FIG. 1 is an isometric environmental view showing the present invention in a typical use situation.
FIG. 2 is an exploded view of the present invention.
FIG. 3 is a view disclosing a portion of the present invention in an alternate use situation.
FIG. 4 is a vertical section through the present invention.
As seen in FIG. 1, the preferred embodiment of the present invention is removably secured to a vertical rod 2 made of clear acrylic or the like. The display fixture is secured to the vertical rod by means of a resilient securement means 4 in the configuration of a horseshoe when seen in plan view and having an internal dimension slightly smaller than the rod to which it is to be secured such that it can be snapped in place. Extending outwardly from one end of the securement device 4 is a interconnecting rod member 6 which includes at its outer end a disk 8 from which projects a bifurcated cylindrical member 10 which extends substantially through a frame-supporting nosepiece generally designated as 12.
It is to be noted that the nosepiece 12 is in the configuration of an inverted V having downwardly and outwardly flared side portions 14 (only one shown) and a face piece 16 which has dimensions larger than the nosepiece itself, forming a flange at the forward end providing some security and stability to the display. Extending upwardly from the rear portion of nosepiece 12 is a post 18 preventing rearward movement of the mounted frame. The configuration of the nosepiece 12 and the location of post 18 allow the frames to be selectively displayed with the temples extended or folded. As will be explained in greater detail hereinafter, the display fixture, which is the subject matter of the present application, is capable of being mounted at any one of several different angles, since the nosepiece 12 is angularly moveable with respect to the plate 8.
Reference is now had to FIG. 2 which is an exploded view of the device as shown in FIG. 1. It is to be noted that the outwardly facing face of disk 8 includes a pair of radially extending ridges 20 along a diameter and the rearwardly facing face of nosepiece 12 includes a series of serrations 22 which, as explained hereinafter interact.
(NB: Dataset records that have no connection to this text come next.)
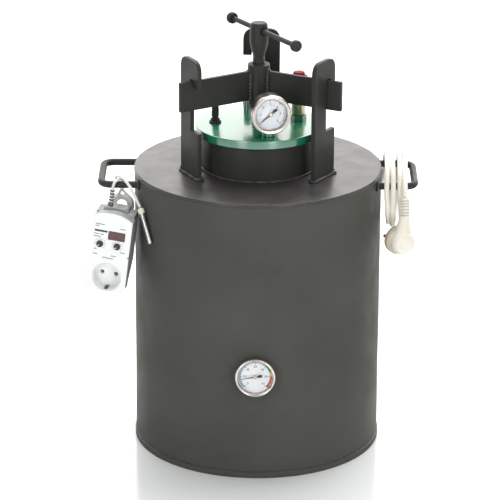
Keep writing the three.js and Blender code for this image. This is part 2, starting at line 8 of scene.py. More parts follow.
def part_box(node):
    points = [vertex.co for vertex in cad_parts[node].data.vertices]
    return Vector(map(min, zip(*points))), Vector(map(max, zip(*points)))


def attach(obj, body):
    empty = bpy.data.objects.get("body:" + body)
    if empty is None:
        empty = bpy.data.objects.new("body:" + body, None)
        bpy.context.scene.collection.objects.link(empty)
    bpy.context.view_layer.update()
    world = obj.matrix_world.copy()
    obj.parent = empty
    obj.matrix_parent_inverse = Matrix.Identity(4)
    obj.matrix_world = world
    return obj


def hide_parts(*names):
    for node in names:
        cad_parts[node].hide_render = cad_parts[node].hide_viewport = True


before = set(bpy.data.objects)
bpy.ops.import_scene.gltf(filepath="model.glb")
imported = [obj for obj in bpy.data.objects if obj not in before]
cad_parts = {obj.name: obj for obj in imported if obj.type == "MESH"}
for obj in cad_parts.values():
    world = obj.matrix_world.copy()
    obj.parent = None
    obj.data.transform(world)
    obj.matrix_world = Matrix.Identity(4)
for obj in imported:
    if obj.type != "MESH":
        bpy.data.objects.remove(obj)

# Every helper takes millimetres in the canner's frame and makes its mesh in metres.
MM = 0.001
TAU = 2 * math.pi
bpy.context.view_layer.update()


def span(node):
    low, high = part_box(node)
    return Vector(low) / MM, Vector(high) / MM


def middle(node):
    low, high = span(node)
    return (low + high) / 2


def shift(x=0.0, y=0.0, z=0.0):
    return Matrix.Translation((x, y, z))


def foot_of(node):
    """The place on the floor straight below the middle of a node."""
    centre = middle(node)
    return shift(centre.x, centre.y)


def turn(degrees, axis="Z"):
    return Matrix.Rotation(math.radians(degrees), 4, axis)


FRONT = turn(90, "X")  # +Z of a lathe or a dial turned to face -Y
BACK = turn(-90, "X")
RIGHT = turn(90, "Y")
PIN_X = (-9.5, 9.5)  # mains pins and their holes, either side of the middle

# ---------------------------------------------------------------- camera

LENS_MM, SENSOR_MM = 219.3552, 36
CAMERA_AT = Vector((0, -3.872, 1.662))
PITCH, ROLL, YAW = math.radians(19.87), math.radians(0.322), math.radians(0.152)


def make_camera():
    right = Vector((1, 0, 0))
    ahead = Vector((0, math.cos(PITCH), -math.sin(PITCH)))
    up = right.cross(ahead)
    rolled_right = right * math.cos(ROLL) + up * math.sin(ROLL)
    rolled_up = up * math.cos(ROLL) - right * math.sin(ROLL)
    axes = Matrix((rolled_right, rolled_up, -ahead)).transposed()
    data = bpy.data.cameras.new("camera")
    data.sensor_width = SENSOR_MM
    data.lens = LENS_MM
    data.clip_start, data.clip_end = 0.1, 50
    camera = bpy.data.objects.new("camera", data)
    camera.matrix_world = Matrix.Translation(CAMERA_AT) @ turn(math.degrees(YAW)) @ axes.to_4x4()
    bpy.context.collection.objects.link(camera)
    bpy.context.scene.camera = camera


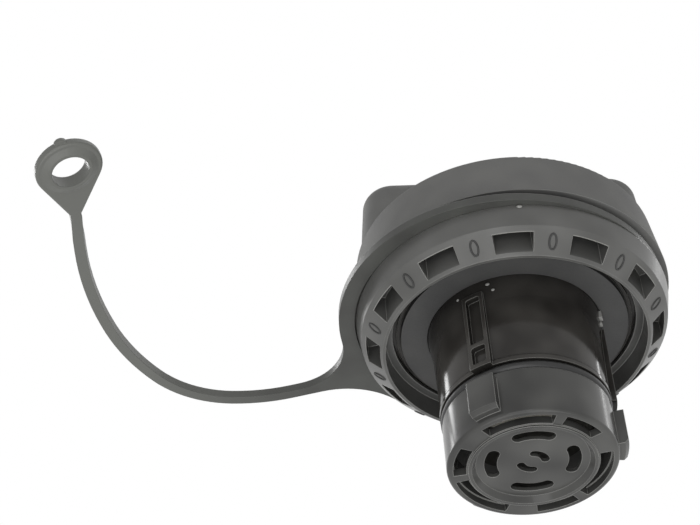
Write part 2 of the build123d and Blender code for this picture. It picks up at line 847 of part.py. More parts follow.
with BuildPart() as tether:
    with BuildSketch(Plane.XY.offset(tether_z)) as strap_outline:
        with BuildLine():
            add(inner_side)
            add(outer_side)
            Line(inner_side @ 0, outer_side @ 0)
            Line(inner_side @ 1, outer_side @ 1)
        make_face()
        with Locations(ring_centre):
            Circle(tether_ring_r)
        fillet(ring_corners(strap_outline)[-1], strap_back_fillet)
        fillet(ring_corners(strap_outline)[0], strap_front_fillet)
        with Locations(ring_centre):
            Circle(tether_ring_r - tether_ring_width, mode=Mode.SUBTRACT)
    extrude(amount=tether_thickness)

    # The strap twists before the eyelet.
    with BuildSketch(Plane(origin=tail_end, x_dir=(0, 0, 1), z_dir=tail_heading)):
        Rectangle(tether_thickness, strap_width)
    with BuildSketch(Plane(origin=twist_end, x_dir=tilted_up, z_dir=tail_heading)):
        Rectangle(tether_thickness, strap_width)
    loft()

    # The eyelet is a drop that tapers into the strap, with a nub near its tip.
    with BuildSketch(eyelet_low):
        Circle(eyelet_r)
        with Locations((strap_width / 2 - eyelet_neck, 0)):
            Rectangle(strap_width, strap_width)
        make_hull()
    extrude(amount=tether_thickness)
    fillet(edges().filter_by(
        lambda edge: edge.geom_type == GeomType.CIRCLE and abs(edge.radius - eyelet_r) < touch
    ), eyelet_edge_round)
    with BuildSketch(eyelet_low.offset(eyelet_edge_round)):
        with Locations(Vector(eyelet_r - nub_inset, 0).rotate(Axis.Z, nub_angle)):
            Circle(nub_r)
    extrude(amount=tether_thickness - 2 * eyelet_edge_round)
    for face_offset, rise in ((0, -eyelet_collar_height), (tether_thickness, eyelet_collar_height)):
        with BuildSketch(eyelet_low.offset(face_offset)):
            Circle(eyelet_collar_foot_r)
        with BuildSketch(eyelet_low.offset(face_offset + rise)):
            Circle(eyelet_collar_r)
        loft()
    with BuildSketch(eyelet_low.offset(-eyelet_collar_height)):
        Circle(eyelet_hole_r)
    extrude(amount=tether_thickness + 2 * eyelet_collar_height, mode=Mode.SUBTRACT)

tether.part.label = "tether"

# ---- Files -------------------------------------------------------------------------------------------------

pieces = (
    cover,
    retaining_ring,
    drive_ring,
    ratchet_ring,
    slide_ring,
    spring_washer,
    tether,
    plug_body,
    flange_gasket,
    neck_o_ring,
    valve_housing,
    valve_seat,
    seat_o_ring,
    pressure_plate,
    pressure_seal,
    pressure_spring,
    spring_cap,
    vacuum_poppet,
    vacuum_seal,
    vacuum_spring,
    vacuum_clip,
)
os.makedirs("parts", exist_ok=True)
for piece in pieces:
    export_step(piece.part, f"parts/{piece.part.label}.step")
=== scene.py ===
"""Looks of a fuel filler cap with a captive tether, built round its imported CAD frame.

The cap stands on its plug's end rim at Z = 0, with the grip bar on top. Lengths are in metres unless a
name ends in _MM or _mm, and angles are in degrees.
"""

import logging
import math
from dataclasses import dataclass, field
from enum import Enum
from functools import cache

import bmesh
import bpy
from mathutils import Matrix, Vector


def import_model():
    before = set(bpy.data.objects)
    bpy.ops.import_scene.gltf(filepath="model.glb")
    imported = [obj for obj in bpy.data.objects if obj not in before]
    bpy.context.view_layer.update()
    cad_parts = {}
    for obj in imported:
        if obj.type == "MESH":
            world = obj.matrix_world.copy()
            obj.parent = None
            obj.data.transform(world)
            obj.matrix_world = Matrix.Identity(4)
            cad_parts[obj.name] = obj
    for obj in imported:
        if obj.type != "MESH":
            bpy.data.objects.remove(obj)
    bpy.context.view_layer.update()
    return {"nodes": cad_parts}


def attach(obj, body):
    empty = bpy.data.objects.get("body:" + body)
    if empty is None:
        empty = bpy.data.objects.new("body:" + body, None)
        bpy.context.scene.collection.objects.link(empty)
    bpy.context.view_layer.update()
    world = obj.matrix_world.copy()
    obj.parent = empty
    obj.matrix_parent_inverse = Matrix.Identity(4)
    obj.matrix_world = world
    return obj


logging.basicConfig(level=logging.INFO, format="%(message)s")
LOG = logging.getLogger("filler_cap")

MM = 0.001

COLOURS = {"data_type": "RGBA"}  # setting of a Mix node that mixes colours
MIX_SHARE, MIX_FROM, MIX_TO, MIX_RESULT = 0, 6, 7, 2  # its sockets

EDGE_SAMPLES = 12  # rays that soften an edge: fewer leave specks on the glossy mouldings
CORNER_SAMPLES = 6  # rays that find how open a corner is
CLOUD_LAYERS, CLOUD_LAYER_SHARE = 1.0, 0.5  # finer layers of the clouds' noise, and each one's strength
CLOUD_LOW, CLOUD_HIGH = 0.3, 0.7  # noise over which the plain tone turns into the cloudy one
GRAIN_LAYERS, GRAIN_LAYER_SHARE = 2.0, 0.6
GRAIN_LOW, GRAIN_HIGH = 0.25, 0.75  # noise over which the roughness goes from its least to its most
# Edges take the lighter tone, part rubbed wear and part painted highlight, as the softened normal turns away
# between these cosines.
EDGE_WHOLE, EDGE_RUBBED_HIGHLIT = 0.97, 0.75  # cosine between the true and the softened normal
# Painted shade in deep corners: it starts at the first share of open sky, is full at the second, and takes
# the tone below.
CORNER_UNSHADED, CORNER_SHADED = 0.95, 0.35  # share of open sky
CORNER_SHADE_TONE = "#0a0a0a"

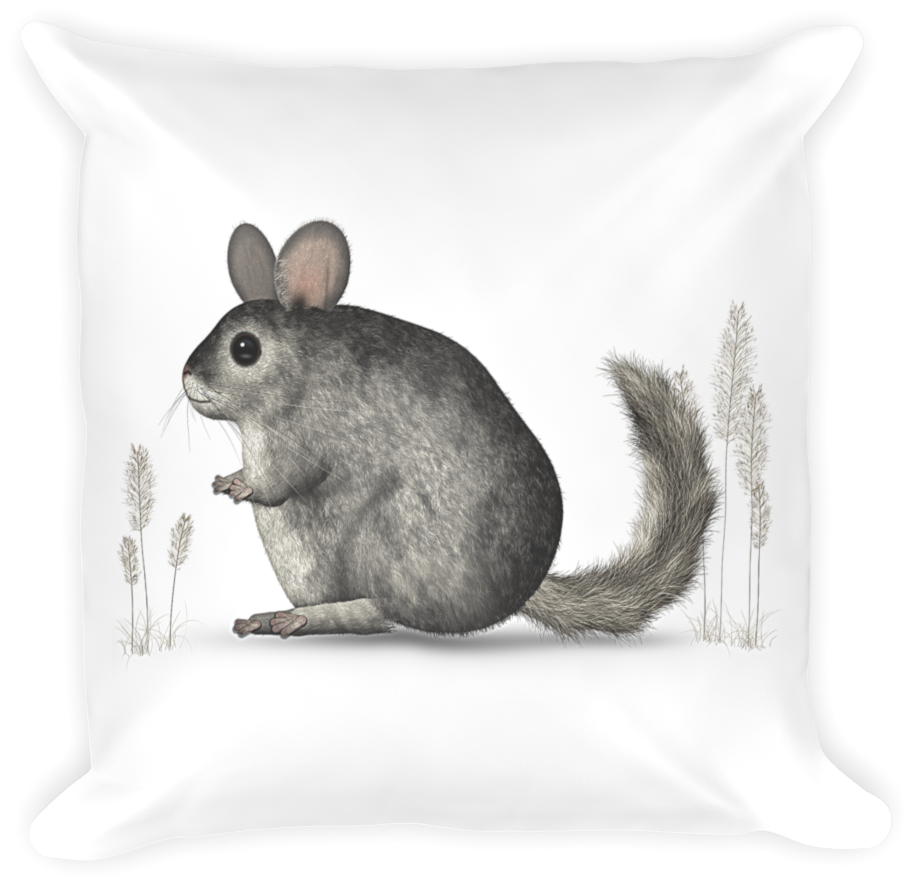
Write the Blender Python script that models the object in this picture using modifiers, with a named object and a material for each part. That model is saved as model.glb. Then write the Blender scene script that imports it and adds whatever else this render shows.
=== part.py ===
"""A square throw pillow, 457 mm (18 in) across its flat cover, lying face up.

Frame: +Z up out of the printed face, +Y towards the top edge of the print, +X to its right.
The origin is at the bottom centre of the pillow's box, on the surface it lies on. Metres.

Pieces: the front and back panels of the sewn cover, each a shell of cloth with a flat seam
margin round its edge, and the stuffed insert inside them. The seam's outline is built from the
four corner ears and the four sides between them, and both panels and the insert are the same
Coons patch over that outline, raised by one crown function.
"""

import math

import bmesh
import bpy
import numpy as np
from mathutils import Vector

MM = 0.001

# ---------------------------------------------------------------- driving sizes, in millimetres
CLOTH = 1.0            # thickness of one panel
SEAM_GAP = 0.3         # between the two panels' seam margins, and round the insert's own seam
MARGIN = 0.0045        # width of the flat seam margin, as a share of the cover's width (about 2 mm)
SEAM_HEIGHT = 62.0     # the seam's height above the surface the pillow lies on
FRONT_RISE = 88.0      # crown of the front panel above the seam
BACK_DROP = 76.0       # crown of the back panel below the seam, if nothing flattened it
FLAT_BLEND = 5.0       # how softly the back meets the surface it rests on
INSERT_GAP = 1.0       # clearance between the insert and the cover's inside
INSERT_REACH = 0.93    # share of the cover's width that the insert fills
INSERT_ROUND = 0.6     # rounding of the insert's corners, which stop short of the ears

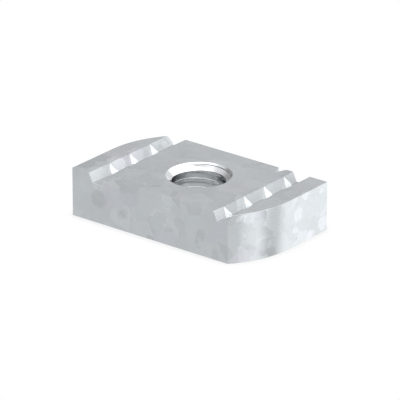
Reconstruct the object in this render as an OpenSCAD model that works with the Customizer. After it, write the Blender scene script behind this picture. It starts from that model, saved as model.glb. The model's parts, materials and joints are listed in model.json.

Note further that the forward end of bifurcated cylinder 10 has a pair of outwardly extending protrusions or dogs 24 which have an angled inner surface similar to the angle upon the chamfer 26 surrounding the cylindrical opening 28 in the nosepiece 12. The dimensions of the nosepiece and the bifurcated cylinder are such that cylinder 10 is slightly radially compressed when in position within the nosepiece and the interaction of protrusions 24 and chamfer 26 place a slight firward pressure upon the flange holding the ridges 20 in the serration grooves 22, resisting but yet permitting relative angular movement between the two objects, allowing the device to display the frames at any one of a number of angles.
As seen in FIG. 3, the nosepiece 12 includes a flat rearwardly facing surface along each of the wings 14 such that the device may be adhesively applied to a flat surface.
The interrelationship between the nosepiece 12 and the disk 8, including the bifurcated cylinder, etc, is more readily seen in the sectional view of FIG. 4.
As it can be seen, the present invention provides a attractive, yet inexpensive method of mounting eyeglasses or eye glass frames for display while allowing the display to be altered for impact.